In William Shakespeare’s play Romeo and Juliet there are several different themes. Tybalt, Mercutio, and Nurse all relate to the theme of the play because they influence Romeo and Juliet in various ways. Tybalt influences Juliet because Tybalt’s death forces her to reconsider her love for Romeo. Mercutio influences Romeo because after his death Romeo is determined to get Tybalt back for what he did to Mercutio. The Nurse influences Juliet because she is the one that brought the news to Juliet about Romeo’s wedding plans. These three characters have a very important role to play. All which relate to the theme of love and loss in different ways.
Loyal, faithful, skeptic and funny are a few words that describe Mercutio, Romeo’s best friend, in Romeo and Juliet. He is not a Montague or a Capulet. Mercutio is a skeptic guy who imitates the action of love. When Mercutio finds out that his friend, Romeo, is in love with a Capulet, his first thought is to make fun of Romeo. In the play Mercutio says, Romeo, Humors! Madman! Passion! Lover! Appear thou in the likeness of a sigh/ Speak but one rhyme and I am satisfied (Shakespeare, 2.1.7-9) Mercutio also demonstrates skepticism because he doesn’t believe in the idea of love. Mercutio is very hateful towards women all the time. At the beginning of the play, Romeo is mad that his love for a woman named Rosaline went totally wrong. Romeo is heartbroken, so Mercutio makes fun of him with cruel lines in the play that talks about Rosaline’s body, I must conjure him. I conjure thee by Rosaline’s bright eyes/ By her high forehead and her scarlet lip/ By her fine foot, straight leg and quivering thigh/ And the demesnes that there adjacent lie/ That in thy likeness thou appear to us (Shakespeare, 2.1.16-21) Mercutio’s cruel speech about Rosaline’s body further shows his skepticism which influences Romeo. Mercutio is a very complex character and his role influences much of how the play progresses.

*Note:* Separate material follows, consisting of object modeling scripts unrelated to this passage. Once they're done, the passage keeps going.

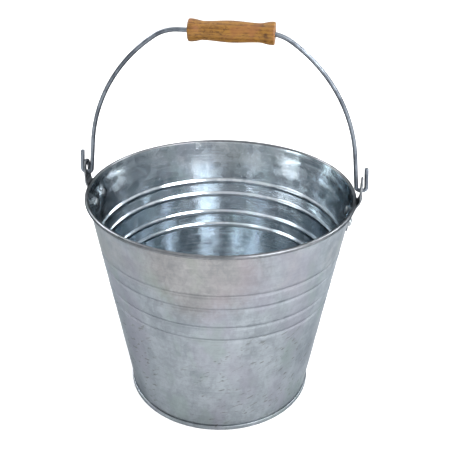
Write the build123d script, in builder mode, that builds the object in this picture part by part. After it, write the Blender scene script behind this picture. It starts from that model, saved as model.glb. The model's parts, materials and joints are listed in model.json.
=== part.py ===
from build123d import *
from math import asin, atan2, cos, hypot, radians, sin, tan
import os

# A galvanised florist bucket, in millimetres. The origin is on the floor at the
# middle of the base, +Z is up, and the two ears that carry the bail are at +X and -X.

# Driving dimensions of the bucket
rim_d = 290.0              # across the outside of the rolled rim
rim_height = 245.5         # floor to the top of the rolled rim
hoop_d = 213.4             # across the seam hoop round the base
sheet = 0.6                # galvanised sheet of the wall and of the base
rim_wire_d = 3.0           # stiffening wire inside the rolled rim
curl_turn = 310.0          # how far the sheet is rolled round that wire, in degrees

# Seam hoop, where the base is folded round the lower edge of the wall
hook_gap = 0.4             # left inside the wall's folded edge
hook_height = 4.6          # floor to the top of the wall's folded edge
fold_gap = 0.15            # above the wall's folded edge, under the turned-in edge of the base
fold_play = 0.02           # between the layers of the seam
hook_bend_r = 0.15         # inside bend of the wall's folded edge
fold_bend_r = 0.25         # inside bend of the base sheet
band_height = 8.5          # the wall stands upright up to here, and flares above
band_bend_r = 8.0
base_height = 8.0          # floor to the upper face of the recessed base
base_bend_r = 1.5

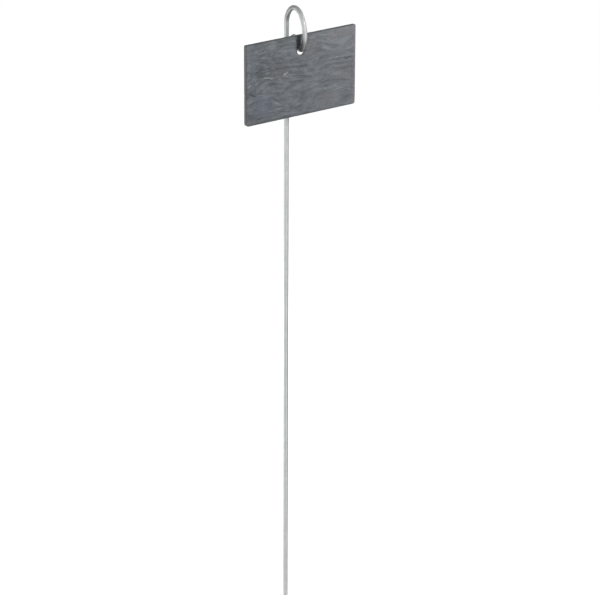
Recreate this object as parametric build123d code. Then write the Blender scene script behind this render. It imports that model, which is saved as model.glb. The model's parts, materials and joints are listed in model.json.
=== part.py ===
from build123d import *
from math import cos, radians, sin, sqrt
import os

# Plant label stake: a slate tag hanging on a crook bent from one galvanised wire.
# Sizes are in millimetres and degrees. The straight shaft stands on +Z with its foot at
# the origin, and the crook leans out towards -Y, so the tag faces -Y.

# Driving dimensions of the wire
overall_height = 600
wire_diameter = 4.5
wire_end_break = 0.4

# Driving dimensions of the crook
shoulder_inner_radius = 17
shoulder_angle = 45
crown_inner_radius = 8.75
crown_angle = 98
leg_angle = 58
loop_headroom = 20.6
hook_side_room = 0.75
tip_lean_angle = 42
tip_length = 13.2

# Driving dimensions of the slate tag
slate_width = 120
slate_height = 75
slate_thickness = 4
top_corner_ease = 0.6
bottom_corner_ease = 2.1
arris_break = 0.4
hole_inset = 14.8
hole_rim_break = 1.4

# Clearances
hole_play = 2.8
hang_clearance = 0.3

# Headings of the wire, counted from straight up and turning forwards over the crown
shoulder_end = shoulder_angle
crown_end = shoulder_end + crown_angle
leg_end = crown_end + leg_angle
over_heading = 90
level_heading = 270
tip_heading = 360 - tip_lean_angle

# Radii of the wire's centre line
wire_radius = wire_diameter / 2
shoulder_radius = shoulder_inner_radius + wire_radius
crown_radius = crown_inner_radius + wire_radius
hook_inner_radius = slate_thickness / 2 + hook_side_room
hook_radius = hook_inner_radius + wire_radius


def rise(radius, start, end):
    """Height gained along an arc of the wire between two headings."""
    return radius * (sin(radians(end)) - sin(radians(start)))


def reach(radius, start, end):
    """Distance gained forwards along an arc of the wire between two headings."""
    return radius * (cos(radians(start)) - cos(radians(end)))


# A corner of the tag is rounder than its arris is wide
top_corner_radius = arris_break + top_corner_ease
bottom_corner_radius = arris_break + bottom_corner_ease

# The tag hangs below the crown by the loop's headroom, and its hole by the tag's top margin
slate_top_height = overall_height - wire_diameter - loop_headroom
slate_middle_height = slate_top_height - slate_height / 2
hole_radius = wire_radius + hole_play / 2
hole_height = slate_top_height - hole_inset

# The short straight bore between the hole's two broken rims rests on the inside of the hook
half_bore_length = slate_thickness / 2 - hole_rim_break
hook_rise = hook_radius - sqrt(hook_inner_radius**2 - half_bore_length**2)
hook_low_height = hole_height + hole_radius - hang_clearance - hook_rise

# The shaft ends where the shoulder has to start for the crown to reach the full height
level_crown_height = overall_height - wire_radius
crown_start_height = level_crown_height - rise(crown_radius, shoulder_end, over_heading)
shaft_length = crown_start_height - rise(shoulder_radius, 0, shoulder_end)

# The bowed front leg's radius brings the wire down from the crown to the hook
crown_end_height = crown_start_height + rise(crown_radius, shoulder_end, crown_end)
leg_end_height = hook_low_height - rise(hook_radius, leg_end, level_heading)
leg_radius = (crown_end_height - leg_end_height) / (sin(radians(crown_end)) - sin(radians(leg_end)))

# The tag hangs as far in front of the shaft as the bends carry the wire
hang_reach = (
    reach(shoulder_radius, 0, shoulder_end)
    + reach(crown_radius, shoulder_end, crown_end)
    + reach(leg_radius, crown_end, leg_end)
    + reach(hook_radius, leg_end, level_heading)
)


def wire_path():
    """Centre line of the wire: shaft, shoulder, crown, bowed front leg, hook and upturned tip."""
    with BuildLine(Plane.YZ) as path:
        shaft = Line((0, 0), (0, shaft_length))
        shoulder = JernArc(
            start=shaft @ 1, tangent=shaft % 1, radius=shoulder_radius, arc_size=shoulder_angle
        )
        crown = JernArc(
            start=shoulder @ 1, tangent=shoulder % 1, radius=crown_radius, arc_size=crown_angle
        )
        leg = JernArc(start=crown @ 1, tangent=crown % 1, radius=leg_radius, arc_size=leg_angle)
        hook_angle = tip_heading - leg_end
        hook = JernArc(start=leg @ 1, tangent=leg % 1, radius=hook_radius, arc_size=hook_angle)
        Line(hook @ 1, hook @ 1 + (hook % 1) * tip_length)
    return path.line


def make_stake():
    """One galvanised wire, cropped square at both ends with the edges taken off."""
    path = wire_path()
    with BuildPart() as stake:
        with BuildSketch(Plane.XY):
            Circle(wire_radius)
        sweep(path=path)
        end_edges = stake.edges().filter_by(GeomType.CIRCLE)
        foot_edge = end_edges.sort_by(Axis.Z)[0]
        tip_edge = end_edges.sort_by_distance(path @ 1)[0]
        chamfer([foot_edge, tip_edge], length=wire_end_break)
    return stake.part


def make_slate_label():
    """Rectangular slate tag with eased corners, dressed arrises and one drilled hole."""
    back = Plane.XZ.offset(hang_reach - slate_thickness / 2)
    with BuildPart() as tag:
        with BuildSketch(back) as outline:
            with Locations((0, slate_middle_height)):
                Rectangle(slate_width, slate_height)
            fillet(outline.vertices().group_by(Axis.Y)[-1], radius=top_corner_radius)
            fillet(outline.vertices().group_by(Axis.Y)[0], radius=bottom_corner_radius)
        extrude(amount=slate_thickness)
        faces = tag.faces().sort_by(Axis.Y)
        arrises = faces[0].edges() + faces[-1].edges()
        chamfer(arrises, length=arris_break)
        with Locations(back):
            with Locations((0, hole_height)):
                Hole(hole_radius)
        rims = tag.edges(Select.LAST).filter_by(GeomType.CIRCLE)
        chamfer(rims, length=hole_rim_break)
    return tag.part


os.makedirs("parts", exist_ok=True)
export_step(make_stake(), "parts/stake.step")
export_step(make_slate_label(), "parts/slate_label.step")
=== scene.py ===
import json
from math import ceil, cos, pi, radians, sin

import bmesh
import bpy
import numpy as np
from mathutils import Matrix, Vector, noise
from mathutils.geometry import delaunay_2d_cdt


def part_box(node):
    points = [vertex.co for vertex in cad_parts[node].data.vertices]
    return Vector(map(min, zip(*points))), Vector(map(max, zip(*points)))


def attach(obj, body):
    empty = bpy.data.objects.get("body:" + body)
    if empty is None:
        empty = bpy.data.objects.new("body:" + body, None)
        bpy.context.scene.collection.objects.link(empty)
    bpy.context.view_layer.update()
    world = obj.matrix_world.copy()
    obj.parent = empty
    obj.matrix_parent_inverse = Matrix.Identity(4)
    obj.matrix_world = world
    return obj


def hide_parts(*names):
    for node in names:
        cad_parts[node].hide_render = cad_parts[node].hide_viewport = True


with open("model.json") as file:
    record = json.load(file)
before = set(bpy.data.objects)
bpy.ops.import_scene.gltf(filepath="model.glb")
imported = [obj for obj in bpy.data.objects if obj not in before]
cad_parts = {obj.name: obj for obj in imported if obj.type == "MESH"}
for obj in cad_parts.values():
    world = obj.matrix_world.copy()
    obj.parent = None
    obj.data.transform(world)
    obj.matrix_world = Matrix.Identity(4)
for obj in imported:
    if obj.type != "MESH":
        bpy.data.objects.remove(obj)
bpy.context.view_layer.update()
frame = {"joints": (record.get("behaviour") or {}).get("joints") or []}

# The stake is one length of galvanised steel wire, drawn round and bent cold over pegs into a
# shoulder, a crown and a hook. The foot for the soil is cropped square, and the tip is snipped.
# Its line lies in the plane x = 0 as (forwards, up), with headings counted from straight up.
wire_low, wire_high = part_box("stake")
tag_low, tag_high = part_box("slate_label")
wire_radius = (wire_high.x - wire_low.x) / 2
zinc_wear = 0.00004
shoulder_inner_radius = 0.017
shoulder_angle = radians(45)
crown_inner_radius = 0.00875
crown_angle = radians(98)
leg_angle = radians(58)
hook_side_room = 0.00075
tip_lean_angle = radians(42)
tip_length = 0.0132
wire_end_break = 0.0004
wire_sides = 40
shaft_ring_pitch = 0.0012
bend_ring_pitch = 0.0005
zinc_unevenness = 0.00002
zinc_lump_size = 0.004
snip_ridge = 0.35
snip_slant = 0.2
snip_length = 0.0035
# How far down the snipped tip its side is painted with shade
tip_shade_length = 0.0026
end_ring_shares = (0.35, 0.35)
sharp_edge_angle = radians(35)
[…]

Tybalt plays a compelling role as a rather minor character. His quick anger at the party is indicated by the duels in Act III, scene 1. One can sense the anger boiling just below the surface as Tybalt desires to get his pride back while Lord Capulet criticizes him. Tybalt challenges Romeo to a match, but Mercutio steps in instead. He kills Mercutio, but supposedly by accident. Romeo hunts him and kills Tybalt in an intense battle. Tybalt’s death leads to Romeo’s removal. All of these are examples in which Tybalt influences the tragedy parts of the play. Tybalt’s death also affects Juliet, driving the heartbreaking plot further. For Juliet, it forces her to rethink her love for Romeo. Her parents pressure her into marrying Paris, thinking it is her sadness over her cousin Tybalt’s death that keeps her so unhappy, but it isn’t. Tybalt’s role is very compelling because he influences the decisions that lead the main character’s tragic deaths.
The Nurse’s relationship with Juliet focuses on finding Juliet a husband. Unfortunately, the Nurse is a lot like Mercutio, she loves to talk. Her rude remarks to the passionate form of love set the romantic love of Romeo and Juliet apart from the love described by any of the other characters in the play. The Nurse doesn’t understand Juliet’s idea of love at all; for her, love is limited and a physical relationship, so she doesn’t understand the powerful and the mental love Romeo and Juliet share. As soon as the Nurse brings Juliet news of Romeo’s plans to get married, she focuses on the amusements of Juliet’s wedding night, I am the drudge, and toil in your delight/ But you shall bear the burden soon at night (Shakespeare, 2.5.75-76). As a minor character, Nurse serves the role of highlighting the nature of Romeo and Juliet’s relationship.
William Shakespeare’s Romeo and Juliet play highlights the tragedy of love and loss. Mercutio, Tybalt, and Nurse influence the heartbreaking decisions of the main characters, which also moves the story along. We see this in what each character does: The Nurse breaks the news to Juliet about Romeo’s wedding plans; Mercutio steps in when Tybalt challenges Romeo to a duel but dies during the match; and Tybalt’s death forces Juliet to reconsider her love for Romeo. These actions not only stir the plot along but are the driving forces lead to the tragedy that ends the play. Romeo and Juliet lose both their lives and their love.